List each line of the data that holds the string "code", please.
———
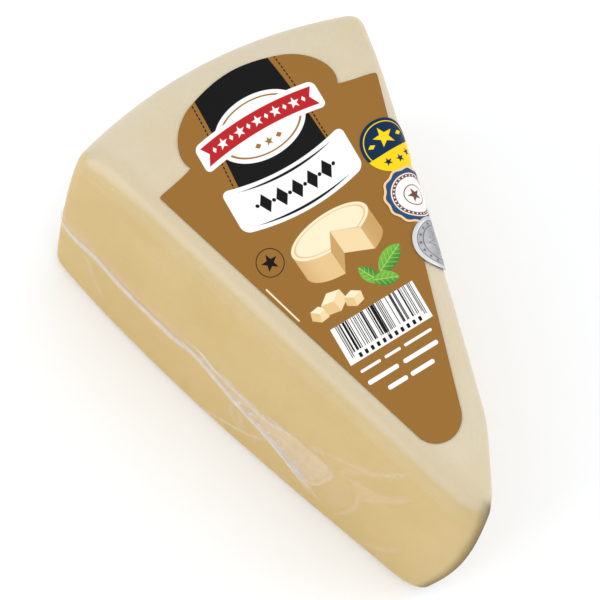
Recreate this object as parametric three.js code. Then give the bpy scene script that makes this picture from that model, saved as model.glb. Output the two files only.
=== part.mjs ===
// A wedge of hard cheese sealed in tight clear film, with a paper label on its top face and
// three round seals folded over the top edge of its far side. Millimetres, +Z up.
// Everything is drawn about the centre of the wheel that the wedge was cut from: the rind lies
// toward -X, the blunt tip toward +X, and the near cut face looks toward -Y. The group that
// holds the pieces then brings the middle of the wedge's base to the origin.
import * as THREE from "three";
import { LoftGeometry } from "three/addons/geometries/LoftGeometry.js";

const { clamp, degToRad, lerp, smoothstep } = THREE.MathUtils;

// --- the wedge ------------------------------------------------------------------------------
const WHEEL_RADIUS = 150;
const HEIGHT = 74;
const HALF_ANGLE = degToRad(16.2);
const TIP_NEAR = 12; // from the wheel's centre to the near end of the cut-off tip
const TIP_FAR = 40.4; // and to its far end
const RIM_REACH = 4.4; // how far the rounding of each rim corner reaches along its sides
const NOSE_REACH = 16.4; // of the tip's near end
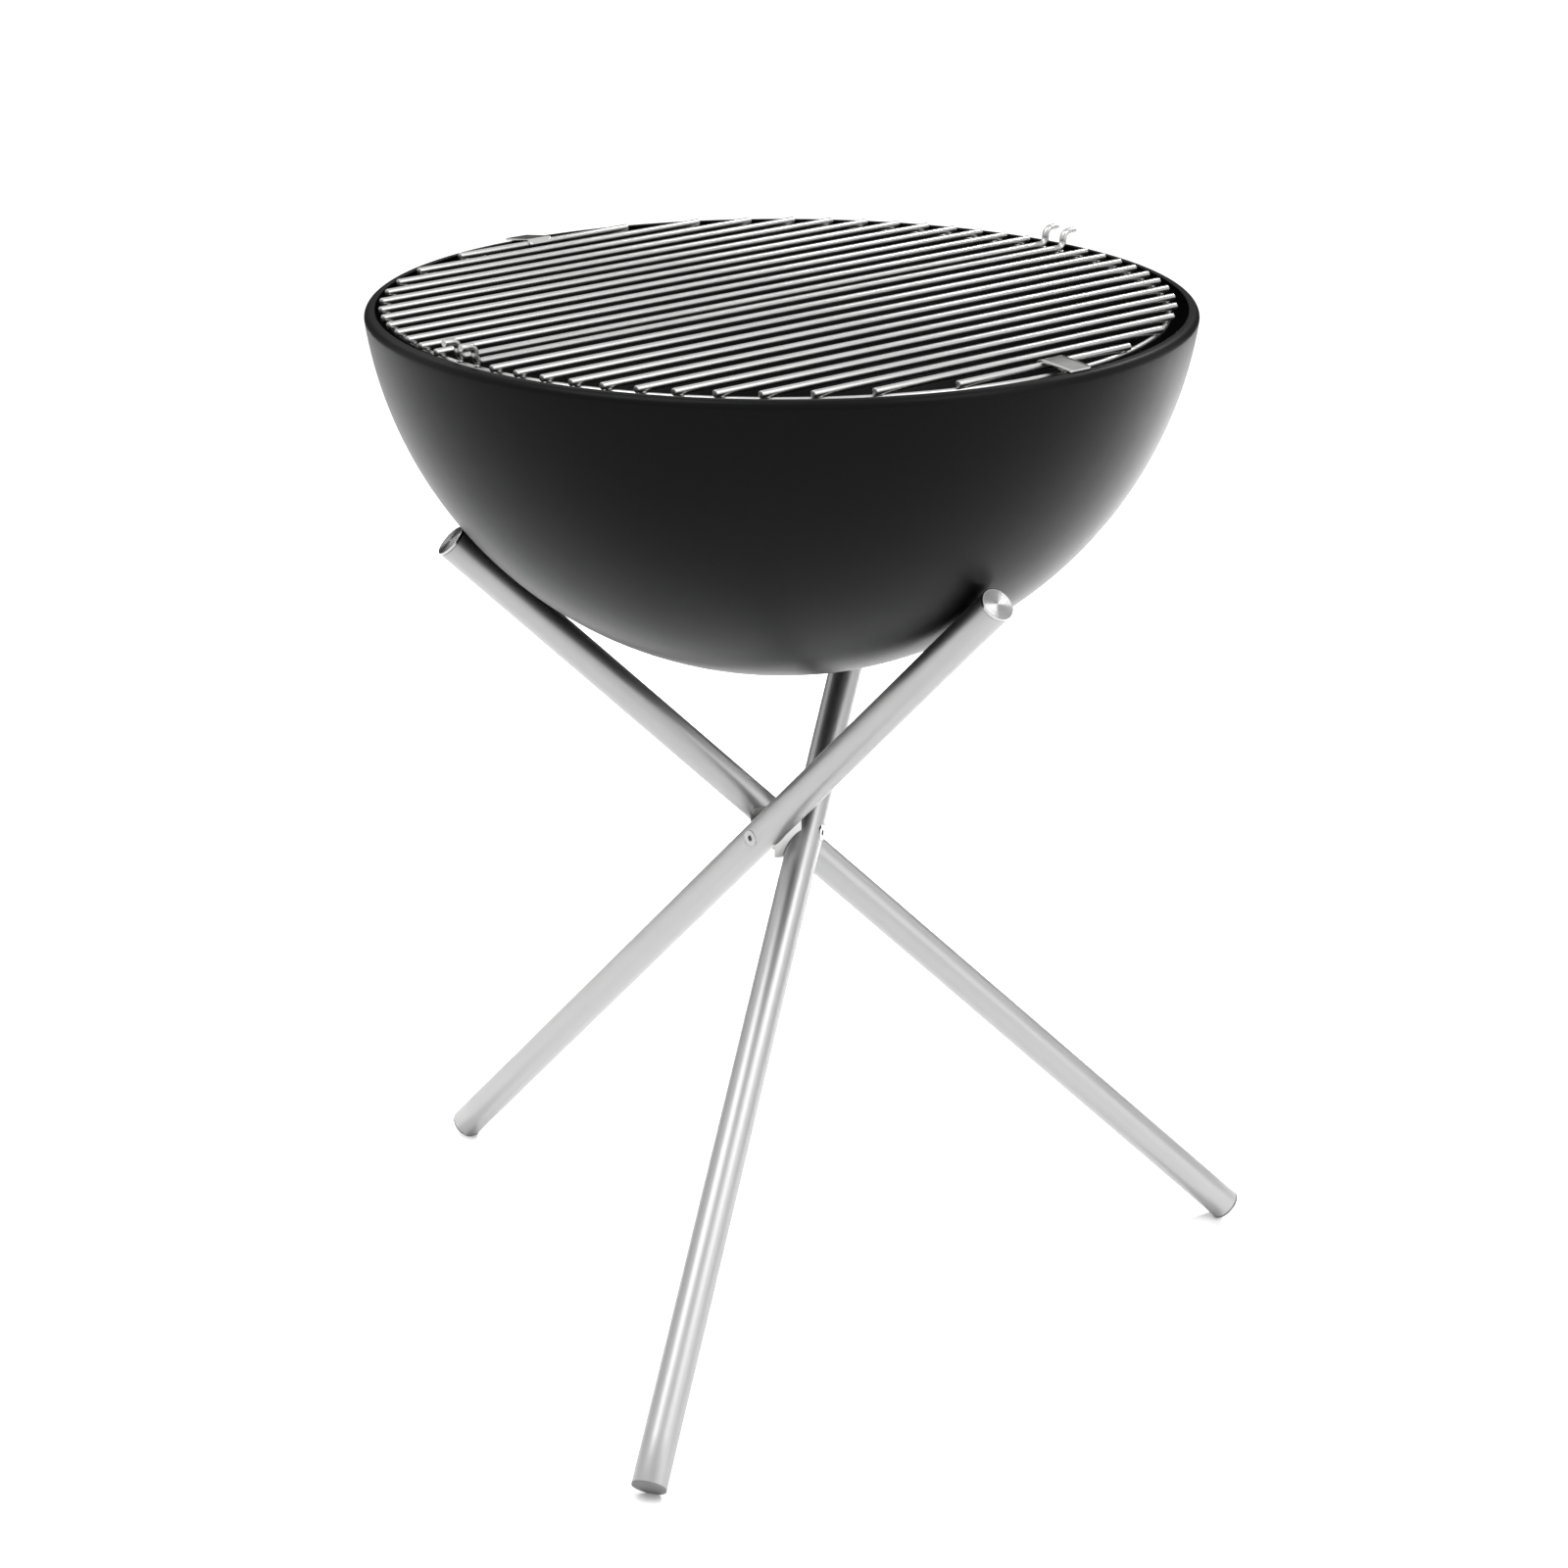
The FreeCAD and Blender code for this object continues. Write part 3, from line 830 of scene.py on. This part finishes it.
def make_tab(number):
    """A plate that is curled round the outermost rod and reaches over the rim."""
    node = "grate_tab_%d" % number
    rod = TAB_RODS[number]
    side = 1 if number == 1 else -1
    out = ACROSS_RODS * side
    left, right = extent(node, ALONG_RODS)
    half_width = (right - left) / 2
    rod_height = sum(extent("grate_rod_%02d" % rod, UP)) / 2
    axis = grate_point((left + right) / 2, rod_across(rod), rod_height)
    inner = ROD_RADIUS + TAB_WRAP_GAP
    outer = inner + TAB_SHEET
    corner = max(node_points(node), key=lambda point: point.dot(out)) - axis
    reach, rise = corner.dot(out), corner.dot(UP)
    length = math.sqrt(reach ** 2 + rise ** 2 - outer ** 2)
    slope = math.atan2(outer, length) - math.atan2(rise, reach)
    plate_out = out * math.cos(slope) - UP * math.sin(slope)
    plate_up = out * math.sin(slope) + UP * math.cos(slope)
    middle = (inner + outer) / 2
    rows = []
    for k in range(CURL_STEPS + 1):
        angle = math.pi / 2 + TAB_CURL * (1 - k / CURL_STEPS)
        rows.append((middle * math.cos(angle), middle * math.sin(angle), 0.0))
    rows.append((length / 2, middle, 0.0))
    for k in range(CORNER_STEPS + 1):
        angle = math.pi / 2 * k / CORNER_STEPS
        rows.append((length - TAB_CORNER * (1 - math.sin(angle)), middle,
                     TAB_CORNER * (1 - math.cos(angle))))
    vertices = []
    for across, height, inset in rows:
        for c in range(TAB_COLUMNS + 1):
            along = (half_width - inset) * (2 * c / TAB_COLUMNS - 1)
            vertices.append(axis + ALONG_RODS * along + plate_out * across + plate_up * height)
    faces = []
    row_length = TAB_COLUMNS + 1
    for r in range(len(rows) - 1):
        for c in range(TAB_COLUMNS):
            first = r * row_length + c
            faces.append((first, first + 1, first + row_length + 1, first + row_length))
    tab = new_object("tab_%d" % number, mesh_from("tab_%d" % number, vertices, faces))
    plate = tab.modifiers.new("sheet", "SOLIDIFY")
    plate.thickness = TAB_SHEET
    plate.offset = 0.0
    plate.use_even_offset = True
    tab = ease_edges(tab, TAB_EDGE)
    smooth(tab, sharp_angle=40.0)
    finish(tab, TAB_STEEL, "grate", "grate_tab", node)


# ---------------------------------------------------------------- legs

def pivot_drills():
    """The cutters for the sleeve's hole and for the screw head's countersunk hole."""
    hole = SLEEVE_RADIUS + RUNNING_FIT
    drill_in = spun("drill_in", [(0, -2 * TUBE_RADIUS), (hole, -2 * TUBE_RADIUS), (hole, 0), (0, 0)],
                    DRILL_SEGMENTS)
    hole = HEAD_RADIUS + RUNNING_FIT
    flare = TUBE_RADIUS - COUNTERSINK
    drill_out = spun("drill_out", [(0, 0), (hole, 0), (hole, flare),
                                   (hole + TUBE_RADIUS, flare + TUBE_RADIUS),
                                   (0, flare + TUBE_RADIUS)], DRILL_SEGMENTS)
    drills = [drill_in, drill_out]
    for drill in drills:
        drill.data.transform(LATHE_TO_SCREW)
    return drills


def make_tube(number, place):
    """A brushed tube with its two cross holes for the pivot."""
    node = "leg_tube_%d" % number
    start, end = leg_span(node, place)
    end -= CAP_SEAM
    edge = TUBE_EDGE
    corner = edge * CORNER_SHARE
    rings = [(BORE_RADIUS, start), (TUBE_RADIUS - edge, start),
             (TUBE_RADIUS - corner, start + corner), (TUBE_RADIUS, start + edge)]
    for k in range(1, TUBE_STEPS):
        rings.append((TUBE_RADIUS, start + (end - start) * k / TUBE_STEPS))
    rings += [(TUBE_RADIUS, end - edge), (TUBE_RADIUS - corner, end - corner),
              (TUBE_RADIUS - edge, end), (BORE_RADIUS, end)]
    tube = spun("tube_%d" % number, rings, TUBE_SEGMENTS, closed=True)
    tube = cut(tube, pivot_drills())
    smooth(tube, sharp_angle=30.0)
    put_in_place(tube, place)
    finish(tube, TUBE_STEEL, "leg_%d" % number, "leg_tube", node)


def make_cap(number, place):
    """A turned plate with a dished, finely grooved face."""
    node = "top_cap_%d" % number
    start, end = leg_span(node, place)
    plate = leg_span("leg_tube_%d" % number, place)[1]
    edge = CAP_EDGE
    rings = [(0, start), (PLUG_RADIUS - edge, start), (PLUG_RADIUS, start + edge),
             (PLUG_RADIUS, plate), (TUBE_RADIUS - edge / 2, plate),
             (TUBE_RADIUS, plate + edge / 2)]
    rings += arc((TUBE_RADIUS - edge, end - edge), edge, 0, 90, END_STEPS)
    face = TUBE_RADIUS - 2 * edge
    for k in range(CAP_GROOVES):
        for part, depth in GROOVE_PROFILE:
            radius = face * (1 - (k + part) / CAP_GROOVES)
            rings.append((radius, end - GROOVE_DEPTH * depth))
    rings.append((0, end - GROOVE_DEPTH))
    cap = spun("cap_%d" % number, rings, END_SEGMENTS)
    smooth(cap, sharp_angle=30.0)
    put_in_place(cap, place)
    finish(cap, CAP_STEEL, "leg_%d" % number, "tube_cap", node)


def wear_flat(mesh):
    """Takes off what is below the floor and closes the flat face that is left."""
    work = bmesh.new()
    work.from_mesh(mesh)
    everything = work.verts[:] + work.edges[:] + work.faces[:]
    cutting = bmesh.ops.bisect_plane(work, geom=everything, plane_co=(0, 0, 0), plane_no=-UP,
                                     clear_outer=True)
    rim = [item for item in cutting["geom_cut"] if isinstance(item, bmesh.types.BMEdge)]
    bmesh.ops.contextual_create(work, geom=rim)
    work.to_mesh(mesh)
    work.free()


def make_foot(number, place):
    """A flush foot, worn flat where it stands on the floor."""
    node = "foot_plug_%d" % number
    start = leg_span("leg_tube_%d" % number, place)[0]
    top = leg_span(node, place)[1]
    spread = leg_spread(number)
    bottom = -(place.translation.z - TUBE_RADIUS * math.sin(spread) + FOOT_TRIM) / math.cos(spread)
    edge = FOOT_EDGE
    rings = [(0, bottom), (TUBE_RADIUS / 2, bottom)]
    rings += arc((TUBE_RADIUS - edge, bottom + edge), edge, -90, 0, END_STEPS)
    rings += [(TUBE_RADIUS, start), (PLUG_RADIUS, start), (PLUG_RADIUS, top - edge),
              (PLUG_RADIUS - edge, top), (0, top)]
    foot = spun("foot_%d" % number, rings, END_SEGMENTS)
    put_in_place(foot, place)
    wear_flat(foot.data)
    smooth(foot, sharp_angle=30.0)
    finish(foot, RUBBER, "leg_%d" % number, "foot_rubber", node)


# ---------------------------------------------------------------- hub and pivots

def make_screw(number, place):
    """A socket-head screw along the leg's X axis, with a bevelled hexagon socket."""
    node = "pivot_screw_%d" % number
    outward = place.col[0].to_3d()
    top = TUBE_RADIUS - HEAD_RECESS
    under = top - HEAD_HEIGHT
    tip = extent(node, outward)[0] - place.translation.dot(outward)
    edge = SCREW_EDGE
    rings = [(0, tip), (SCREW_RADIUS - edge, tip), (SCREW_RADIUS, tip + edge), (SCREW_RADIUS, under),
             (HEAD_RADIUS - edge / 3, under), (HEAD_RADIUS, under + edge / 3)]
    rings += arc((HEAD_RADIUS - edge, top - edge), edge, 0, 90, SCREW_STEPS)
    mouth = SOCKET_FLATS / 2 / math.cos(math.pi / 6)
    bottom = top - SOCKET_DEPTH
    rings += [(mouth + SOCKET_RIM, top), (mouth + SOCKET_BEVEL, top),
              (hex_ring(SOCKET_FLATS), top - SOCKET_BEVEL_DEPTH), (hex_ring(SOCKET_FLATS), bottom),
              (SOCKET_FLATS / 4, bottom - DRILL_STEP), (0, bottom - DRILL_POINT)]
    screw = spun("screw_%d" % number, rings, SCREW_SEGMENTS)
    smooth(screw, sharp_angle=30.0)
    put_in_place(screw, place @ LATHE_TO_SCREW)
    finish(screw, SCREW_STEEL, "hub", "screw_steel", node)


def keep_cad_node(node, material):
    """A CAD node whose shape is right gets only its finish."""
    shape = frame["nodes"][node]
    for slot in shape.material_slots:
        slot.material = material
    if not shape.material_slots:
        shape.data.materials.append(material)


# ---------------------------------------------------------------- stage, light and camera

def pale_floor():
    """Matt near-white for the floor."""
    material, _, shader = new_material("pale_floor")
    shader["Base Color"].default_value = (0.9, 0.9, 0.9, 1)
    shader["Roughness"].default_value = 0.9
    return material


def make_floor():
    """A pale floor, wide at the front and sides; past its back edge the steel sees the curtain."""
    side = FLOOR_REACH
    corners = [(-side, -side, 0), (side, -side, 0), (side, FLOOR_BACK, 0), (-side, FLOOR_BACK, 0)]
    floor = new_object("studio_floor", mesh_from("studio_floor", corners, [(0, 1, 2, 3)]))
    floor.data.materials.append(pale_floor())
    floor.location.z = -FLOOR_DROP


def softbox(name, location, target, width, height, power, spread=180.0):
    """A rectangular light that points at its target; the spread is in degrees."""
    light = bpy.data.lights.new(name, "AREA")
    light.shape = "RECTANGLE"
    light.size = width
    light.size_y = height
    light.energy = power
    light.spread = math.radians(spread)
    lamp = bpy.data.objects.new(name, light)
    bpy.context.scene.collection.objects.link(lamp)
    lamp.location = location
    direction = Vector(target) - lamp.location
    lamp.rotation_euler = direction.to_track_quat("-Z", "Y").to_euler()


def make_world():
    """White all round, with a dark curtain low behind the grill that the camera doesn't see."""
    world = bpy.data.worlds.new("studio")
    bpy.context.scene.world = world
    world.use_nodes = True
    net = Net(world.node_tree)
    axes = net.add("ShaderNodeSeparateXYZ")
    net.join(net.add("ShaderNodeTexCoord").outputs["Generated"], axes.inputs[0])
    behind = net.rise(axes.outputs["Y"], *CURTAIN_SIDES)
    low = net.rise(axes.outputs["Z"], *CURTAIN_TOP)
    unseen = net.math("SUBTRACT", 1.0, net.add("ShaderNodeLightPath").outputs["Is Camera Ray"])
    curtain = net.math("MULTIPLY", net.math("MULTIPLY", behind, low), unseen)
    background = world.node_tree.nodes["Background"].inputs
    background["Color"].default_value = (1.0, 1.0, 1.0, 1)
    net.join(net.span(curtain, WORLD_WHITE, WORLD_CURTAIN), background["Strength"])


def make_light():
    """Four softboxes on the grill, and two narrow lights on the floor behind it."""
    middle = (0, 0, 0.45)
    softbox("left_softbox", (-1.4, -0.7, 3.4), middle, width=1.4, height=2.4, power=50)
    softbox("right_softbox", (2.0, -1.25, 3.0), middle, width=1.3, height=2.0, power=36)
    softbox("side_softbox", (3.0, -1.7, 1.0), middle, width=2.2, height=2.0, power=14)
    softbox("top_softbox", (0.2, -0.2, 4.2), middle, width=3.0, height=3.0, power=6)
    softbox("right_floor_glow", (2.3, 2.5, 3.0), (0.9, 1.2, 0), width=0.8, height=0.8, power=32,
            spread=50)
    softbox("left_floor_glow", (-2.3, 2.5, 3.0), (-0.95, 1.3, 0), width=0.8, height=0.8, power=9,
            spread=50)


def make_camera():
    """The camera, a little above the rim and looking down at the grill."""
    data = bpy.data.cameras.new("camera")
    data.sensor_width = CAMERA_SENSOR
    data.lens = CAMERA_LENS
    camera = bpy.data.objects.new("camera", data)
    bpy.context.scene.collection.objects.link(camera)
    camera.location = CAMERA_PLACE
    camera.rotation_euler = (math.pi / 2 - CAMERA_DOWN, CAMERA_ROLL, CAMERA_TURN)
    bpy.context.scene.camera = camera
    bpy.context.scene.view_settings.view_transform = "Standard"


# ---------------------------------------------------------------- assembly

make_camera()
make_bowl()
for rod_number in range(1, ROD_COUNT + 1):
    make_rod(rod_number)
make_ring()
make_welds()
for tab_number in TAB_RODS:
    make_tab(tab_number)
for leg_number in LEGS:
    leg = leg_place(leg_number)
    make_tube(leg_number, leg)
    make_cap(leg_number, leg)
    make_foot(leg_number, leg)
    make_screw(leg_number, leg)
    keep_cad_node("pivot_sleeve_%d" % leg_number, SLEEVE_STEEL)
keep_cad_node("hub", ALLOY)
make_floor()
make_world()
make_light()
———
▸ **THE ANSWER**:
Recreate this object as parametric three.js code. Then give the bpy scene script that makes this picture from that model, saved as model.glb. Output the two files only.
The FreeCAD and Blender code for this object continues. Write part 3, from line 830 of scene.py on. This part finishes it.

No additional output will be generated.